The falsifications in the results were so blatant that Putin’s desire to prove that the vast majority of the population supports the continuation of his autocratic rule remains unfulfilled.

Rather than disciplining political elites, he may have inadvertently informed them of the limitations of his control and the fragility of his power. Despite the strict administration and security measures, several unexpected “surprises” exposed the fragility of the seemingly strong system of Putin’s power.

Ukraine is responsible for some of these surprises, having launched a series of astonishingly accurate drone strikes on Russian oil infrastructure. Strikes were launched on infrastructure facilities deep in Russian territory, for example in Samara Oblast, where the Kuibyshev Oil Refinery caught fire last Friday. The cumulative impact on the Russian oil industry, which was also affected by sanctions that led to numerous technical failures, turned out to be more significant in the domestic oil market than in crude oil exports.

Moscow responded with a mass strike on Ukraine’s energy infrastructure, but the country’s power grids are now more resilient than during the brutal winter of 2022-2023.

Putin’s rule appears to have come full circle, approaching yet another surge in terrorism

The invasion of [Russian] Belgorod and Kursk oblasts by Russian armed formations, who recruit and train volunteers willing to fight the Putin regime, became another alarming event.

Putin warned of a “sanitary border” and restrictions on movement in certain regions that would protect them from airstrikes and artillery fire. To make this threat more convincing, he also ordered a mass missile strike on Kyiv, but not a single accurate hit was recorded due to the effective work of Ukrainian air defense. The shockingly low quality of Russian weapons is evidenced by the accidental missile hit of the Kapitan Lobanov fishing vessel during the Baltic Fleet drills near Russia’s Kaliningrad.

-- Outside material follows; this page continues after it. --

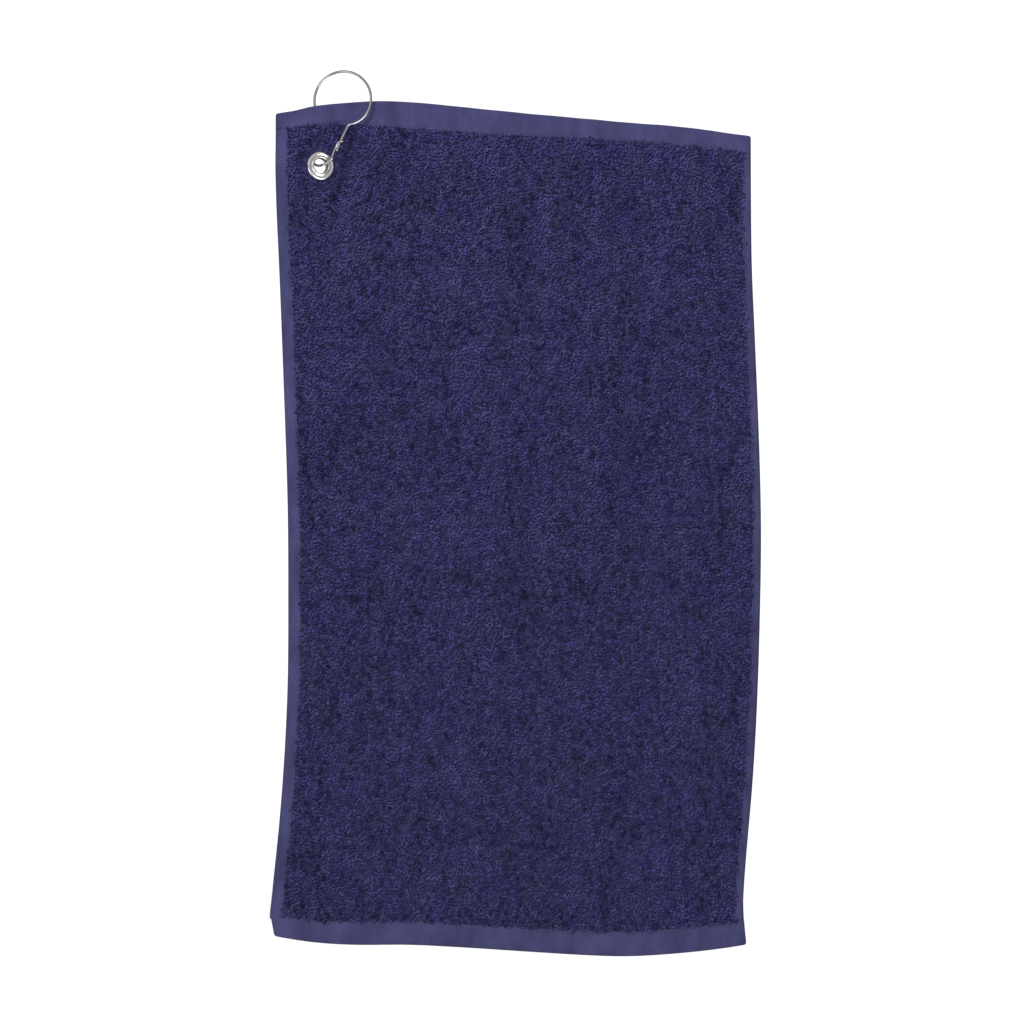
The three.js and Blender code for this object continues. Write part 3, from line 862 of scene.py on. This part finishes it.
def turned_part(name, profile, node):
    """A part turned about the grommet's axis from a closed profile of [radius, out] in millimetres."""
    closed = smooth_path(np.array(profile + profile[:1]) * MM, 4)[:-1]
    spin = np.linspace(0, 2 * math.pi, TURNED_SIDES, endpoint=False)[:, None, None]
    right = np.array([math.cos(GROMMET_TILT), math.sin(GROMMET_TILT), 0])
    front = np.array([math.sin(GROMMET_TILT), -math.cos(GROMMET_TILT), 0])
    radius = closed[None, :, :1]
    rims = radius * np.cos(spin) * right + radius * np.sin(spin) * np.array([0, 0, 1])
    points = (grommet + rims + closed[None, :, 1:] * front).reshape(-1, 3)
    rows, columns = TURNED_SIDES, len(closed)
    row, column = np.meshgrid(np.arange(rows), np.arange(columns), indexing="ij")
    quads = cell_quads((row + 1) % rows, row, column, (column + 1) % columns, columns)
    piece = make_piece(name, points, [quads], nickel_material, flat_map=False)
    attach(piece, "upper_third")
    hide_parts(node)


def build_grommet():
    turned_part("eyelet", [
        [4.6, -2.2], [4.6, 0], [4.6, 1.9], [4.75, 2.4], [5.2, 2.72], [5.75, 2.55],
        [6.1, 2.1], [6.5, 2.0], [7.1, 2.3], [7.8, 2.35], [8.45, 2.0], [8.8, 1.45],
        [8.75, 1.12], [8, 1.1], [6.5, 1.1], [5.3, 1.1], [5.2, 0], [5.2, -1.9],
        [6, -2.0], [6.8, -2.1], [6.85, -2.5], [6.3, -2.8], [5.4, -2.85], [4.8, -2.6],
    ], "grommet_eyelet")
    turned_part("back_washer", [
        [5.5, -1.4], [5.6, -1.1], [7, -1.1], [8.6, -1.12],
        [8.65, -1.4], [8.3, -1.68], [7, -1.72], [5.5, -1.7],
    ], "grommet_washer")


# --- Materials --------------------------------------------------------------------------------------

def new_material(name):
    """A node material and its main shader."""
    material = bpy.data.materials.new(name)
    material.use_nodes = True
    return material, material.node_tree, material.node_tree.nodes["Principled BSDF"]


def add_node(tree, kind, **inputs):
    node = tree.nodes.new(kind)
    for label, value in inputs.items():
        node.inputs[label.replace("_", " ")].default_value = value
    return node


def object_noise(tree, scale, detail=3.0, stretch=(1, 1, 1)):
    """Noise over the object's own coordinates."""
    place = tree.nodes.new("ShaderNodeTexCoord")
    mapping = tree.nodes.new("ShaderNodeMapping")
    mapping.inputs["Scale"].default_value = stretch
    tree.links.new(place.outputs["Object"], mapping.inputs["Vector"])
    noise = add_node(tree, "ShaderNodeTexNoise", Scale=scale, Detail=detail)
    tree.links.new(mapping.outputs["Vector"], noise.inputs["Vector"])
    return noise.outputs["Fac"]


def attribute_value(tree, name):
    node = tree.nodes.new("ShaderNodeAttribute")
    node.attribute_name = name
    return node.outputs["Fac"]


def ramp(tree, source, low, high, from_min=0.0, from_max=1.0):
    """Maps a value onto the span between two colours."""
    spread = tree.nodes.new("ShaderNodeMapRange")
    spread.inputs["From Min"].default_value = from_min
    spread.inputs["From Max"].default_value = from_max
    tree.links.new(source, spread.inputs["Value"])
    mix = tree.nodes.new("ShaderNodeMix")
    mix.data_type = "RGBA"
    mix.inputs["A"].default_value = (*low, 1)
    mix.inputs["B"].default_value = (*high, 1)
    tree.links.new(spread.outputs["Result"], mix.inputs["Factor"])
    return mix.outputs["Result"]


def multiply_colors(tree, first, second):
    mix = tree.nodes.new("ShaderNodeMix")
    mix.data_type = "RGBA"
    mix.blend_type = "MULTIPLY"
    mix.inputs["Factor"].default_value = 1
    tree.links.new(first, mix.inputs["A"])
    tree.links.new(second, mix.inputs["B"])
    return mix.outputs["Result"]


def add_bump(tree, shader, source, strength, distance):
    bump = add_node(tree, "ShaderNodeBump", Strength=strength, Distance=distance)
    tree.links.new(source, bump.inputs["Height"])
    tree.links.new(bump.outputs["Normal"], shader.inputs["Normal"])


def span_to_input(tree, source, shader, label, low, high):
    spread = add_node(tree, "ShaderNodeMapRange", To_Min=low, To_Max=high)
    tree.links.new(source, spread.inputs["Value"])
    tree.links.new(spread.outputs["Result"], shader.inputs[label])


def make_terry_material():
    material, tree, shader = new_material("navy_terry_yarn")
    dark, light = (0.0039, 0.0035, 0.02), (0.0357, 0.0328, 0.1145)
    streaks = ramp(tree, attribute_value(tree, "shade"), dark, light, -2.8, 2.8)
    # Painted shade: the yarn darkens towards the loops' feet, where shade falls between the loops.
    painted_foot_shade = ramp(tree, attribute_value(tree, "painted_foot_shade"), (0.86, 0.86, 0.88), (1, 1, 1), 0.3, 1.0)
    fibres = ramp(tree, object_noise(tree, 2600, 4), (0.86, 0.86, 0.86), (1.14, 1.14, 1.14), 0.3, 0.7)
    hue = ramp(tree, attribute_value(tree, "hue"), (1.09, 1.09, 0.93), (0.93, 0.93, 1.07), -1, 1)
    tint = ramp(tree, object_noise(tree, 110, 2), (0.94, 1.05, 1), (1.07, 0.96, 1), 0.35, 0.65)
    hue = multiply_colors(tree, hue, tint)
    yarn = multiply_colors(tree, streaks, painted_foot_shade)
    color = multiply_colors(tree, yarn, multiply_colors(tree, fibres, hue))
    tree.links.new(color, shader.inputs["Base Color"])
    span_to_input(tree, object_noise(tree, 900), shader, "Roughness", 0.78, 0.98)
    shader.inputs["Sheen Weight"].default_value = 0.06
    shader.inputs["Sheen Roughness"].default_value = 0.5
    shader.inputs["Sheen Tint"].default_value = (0.5, 0.5, 0.75, 1)
    shader.inputs["Specular IOR Level"].default_value = 0.08
    add_bump(tree, shader, object_noise(tree, 3500, 4), 0.5, 0.0002)
    return material


def make_base_material():
    material, tree, shader = new_material("navy_base_weave")
    color = ramp(tree, object_noise(tree, 700, 3), (0.018, 0.0175, 0.054), (0.028, 0.027, 0.078), 0.3, 0.7)
    tree.links.new(color, shader.inputs["Base Color"])
    span_to_input(tree, object_noise(tree, 900), shader, "Roughness", 0.85, 1.0)
    shader.inputs["Specular IOR Level"].default_value = 0.15
    add_bump(tree, shader, object_noise(tree, 1800, 4), 0.6, 0.0003)
    return material


def make_hem_material():
    material, tree, shader = new_material("navy_hem_weave")
    dark, light = (0.02, 0.0195, 0.057), (0.0335, 0.0325, 0.089)
    cloudy = ramp(tree, object_noise(tree, 90, 4, (1, 1, 0.5)), dark, light, 0.32, 0.68)
    # The colour follows the ribs' and slubs' relief: painted shade in the grooves, painted light on the
    # crests.
    ribs = ramp(tree, attribute_value(tree, "rib"), (0.84, 0.84, 0.86), (1.08, 1.08, 1.08), -1.5, 1.5)
    fibres = ramp(tree, object_noise(tree, 2400, 4), (0.88, 0.88, 0.88), (1.12, 1.12, 1.12), 0.3, 0.7)
    # Painted shade: a darker line along the hem's outer fold, where the cloth turns away.
    fold = ramp(tree, attribute_value(tree, "fold"), (1, 1, 1), (0.6, 0.6, 0.62))
    color = multiply_colors(tree, multiply_colors(tree, cloudy, ribs), multiply_colors(tree, fibres, fold))
    tree.links.new(color, shader.inputs["Base Color"])
    span_to_input(tree, object_noise(tree, 1200), shader, "Roughness", 0.75, 0.95)
    shader.inputs["Sheen Weight"].default_value = 0.06
    shader.inputs["Sheen Roughness"].default_value = 0.5
    shader.inputs["Specular IOR Level"].default_value = 0.15
    add_bump(tree, shader, object_noise(tree, 2400, 5, (1, 1, 1.6)), 0.6, 0.0002)
    return material


def make_thread_material():
    material, tree, shader = new_material("navy_sewing_thread")
    color = ramp(tree, object_noise(tree, 500, 3), (0.02, 0.019, 0.058), (0.032, 0.031, 0.08), 0.3, 0.7)
    tree.links.new(color, shader.inputs["Base Color"])
    span_to_input(tree, object_noise(tree, 1500), shader, "Roughness", 0.5, 0.75)
    add_bump(tree, shader, object_noise(tree, 5000, 3), 0.5, 0.0001)
    return material


def make_metal_material(name, low, high, rough_low, rough_high):
    """Bright metal with faint rubbed patches and hair scratches."""
    material, tree, shader = new_material(name)
    color = ramp(tree, object_noise(tree, 260, 4), low, high, 0.35, 0.65)
    tree.links.new(color, shader.inputs["Base Color"])
    shader.inputs["Metallic"].default_value = 1
    span_to_input(tree, object_noise(tree, 420, 5), shader, "Roughness", rough_low, rough_high)
    add_bump(tree, shader, object_noise(tree, 900, 5, (1, 4, 1)), 0.12, 0.00005)
    return material


terry_material = make_terry_material()
base_material = make_base_material()
hem_material = make_hem_material()
thread_material = make_thread_material()
nickel_material = make_metal_material("nickel_plate", (0.68, 0.65, 0.66), (0.82, 0.79, 0.8), 0.14, 0.24)
wire_material = make_metal_material("drawn_spring_wire", (0.34, 0.34, 0.34), (0.46, 0.46, 0.46), 0.1, 0.2)


# --- Studio -----------------------------------------------------------------------------------------

def build_floor():
    floor_z = cad_low[2] - FLOOR_DROP
    bpy.ops.mesh.primitive_circle_add(vertices=96, radius=6, fill_type="NGON", location=(0, 0, floor_z))
    floor = bpy.context.object
    floor.name = "studio_floor"
    material, tree, shader = new_material("pale_floor")
    shader.inputs["Base Color"].default_value = (0.92, 0.92, 0.92, 1)
    shader.inputs["Roughness"].default_value = 0.9
    floor.data.materials.append(material)
    floor.visible_glossy = False


def towards(tree, direction, start, full, strength):
    """A soft patch of light on the room's wall, round this direction."""
    place = tree.nodes.new("ShaderNodeTexCoord")
    facing = tree.nodes.new("ShaderNodeVectorMath")
    facing.operation = "DOT_PRODUCT"
    facing.inputs[1].default_value = Vector(direction).normalized()
    tree.links.new(place.outputs["Generated"], facing.inputs[0])
    patch = add_node(tree, "ShaderNodeMapRange", From_Min=start, From_Max=full, To_Max=strength)
    patch.interpolation_type = "SMOOTHSTEP"
    tree.links.new(facing.outputs["Value"], patch.inputs["Value"])
    return patch.outputs["Result"]


def build_world():
    """A white surround for the camera and the cloth, and a dim room with bright walls for the metal."""
    world = bpy.data.worlds.new("studio")
    bpy.context.scene.world = world
    world.use_nodes = True
    tree = world.node_tree
    white = tree.nodes["Background"]
    white.inputs["Color"].default_value = (1, 1, 1, 1)
    white.inputs["Strength"].default_value = SURROUND_STRENGTH
    room = tree.nodes.new("ShaderNodeBackground")
    total = tree.nodes.new("ShaderNodeValue").outputs["Value"]
    total.default_value = ROOM_GLOW
    for direction, start, full, strength in ROOM_WALLS:
        add = tree.nodes.new("ShaderNodeMath")
        tree.links.new(total, add.inputs[0])
        tree.links.new(towards(tree, direction, start, full, strength), add.inputs[1])
        total = add.outputs["Value"]
    tree.links.new(total, room.inputs["Strength"])
    room.inputs["Color"].default_value = (1, 1, 1, 1)
    path = tree.nodes.new("ShaderNodeLightPath")
    mix = tree.nodes.new("ShaderNodeMixShader")
    tree.links.new(path.outputs["Is Glossy Ray"], mix.inputs["Fac"])
    tree.links.new(white.outputs["Background"], mix.inputs[1])
    tree.links.new(room.outputs["Background"], mix.inputs[2])
    tree.links.new(mix.outputs["Shader"], tree.nodes["World Output"].inputs["Surface"])


def add_softbox(name, place, target, size, power):
    light = bpy.data.lights.new(name, "AREA")
    light.shape = "RECTANGLE"
    light.size, light.size_y = size
    light.energy = power
    lamp = bpy.data.objects.new(name, light)
    lamp.location = place
    lamp.rotation_euler = (Vector(target) - Vector(place)).to_track_quat("-Z", "Y").to_euler()
    lamp.visible_glossy = False
    bpy.context.scene.collection.objects.link(lamp)


def build_lights():
    add_softbox("key_softbox", (-0.7, -1.1, 1.3), (0, 0, 0), (0.6, 0.5), 50)
    add_softbox("back_softbox", (0.7, 1.1, 1.2), (0, 0, 0), (0.6, 0.5), 30)


def build_camera():
    """A long lens, square on to the towel's front."""
    centre = (Vector(cad_low) + Vector(cad_high)) / 2
    frame_width = FRAME_WIDTH * (cad_high[2] - cad_low[2])
    camera_data = bpy.data.cameras.new("camera")
    camera_data.lens = LENS
    camera = bpy.data.objects.new("camera", camera_data)
    distance = frame_width * camera_data.lens / camera_data.sensor_width
    camera.location = centre + VIEW_SHIFT - Vector((0, distance, 0))
    camera.rotation_euler = (math.pi / 2, 0, 0)
    bpy.context.scene.collection.objects.link(camera)
    bpy.context.scene.camera = camera


bpy.context.scene.view_settings.view_transform = "Standard"
build_base_cloth()
build_pile(1, FRONT_PITCH, 4)
build_pile(-1, BACK_PITCH, 3)
for end_name in ("top", "bottom"):
    build_end_hem(end_name)
    build_end_seams(end_name)
for side_name in ("left", "right"):
    build_side_hem(side_name)
    build_side_seams(side_name)
build_grommet()
build_ring()
build_floor()
build_world()
build_lights()
build_camera()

The stalemate in high intensity fighting in Ukraine has led to significant changes in official discourse: Putin’s long-time press secretary, Dmitry Peskov, has declared that a “special military operation” has turned into a real war. He then clarified that the “legal status” of the operation hadn’t changed, but the increased Western involvement had essentially turned it into a war. These shifts in rhetoric have set the context for the plan announced by Russian Defense Minister Sergei Shoigu to create two new combined armies consisting of 14 divisions and 16 brigades. A high-profile conscription campaign cannot compensate for heavy losses in ongoing frontal attacks. Shoigu’s big plans can be implemented only through a new wave of mobilization, which will provide an additional 300,000 soldiers.

The previous “partial” mobilization in September 2022 caused serious public discontent. It led to mass emigration of young people, so the Kremlin denied its intention to repeat this forced measure before the elections. From a military and strategic perspective, the need to triple the number of new conscripts that could be involved in the spring draft is imperative, as Putin demands new achievements to prove that Russia has the initiative. Politically, however, the decree could overshadow the start of Putin’s new presidential term since public opinion, as far as can be gauged, is strongly opposed to mobilization.

The Kremlin faced three internal “surprises” during the campaign to turn the election into a referendum on the indefinite continuation of the war. First, Boris Nadezhdin, a potential presidential candidate with a cautious intention to end the war, gained strong public support and was dropped from the race.

Second, the level of mourning in the crowd at the funeral of Alexei Navalny, a defiant opponent of the Putin regime who was killed in an Arctic prison and buried at the Borisovskoye cemetery in Moscow’s Marino district, demonstrates the growing discontent in Russia. Third, many Russians gathered at the polling stations at noon on Sunday, March 17, to protest Putin’s new term, as Navalny had called for before his death.

Last Friday’s deadly terrorist attack in Krasnogorsk outside Moscow, committed by the revived ISIS-K group, showed the depth of the danger that exists in Russia. Russian intelligence services were and remain too busy investigating and prosecuting anti-war activists to pay due attention to the threat of Islamic extremism, even when U.S. authorities warned them of a possible attack.

Speaking at the Federal Security Service (FSB) board four days before the Crocus City Hall massacre, Putin called this warning “outright blackmail” aimed at destabilizing Russia. In a statement made the day after the terrorist attack, he didn’t mention the U.S. warning and tried to find a Ukrainian “trace” by ordering new missile strikes on Kyiv and Lviv. For “patriotic” Russian commentators, the shock caused by the terrorist attack is only a means to fan anti-Ukrainian slander, while studying the real reasons for the new spread of Islamist networks is irrelevant.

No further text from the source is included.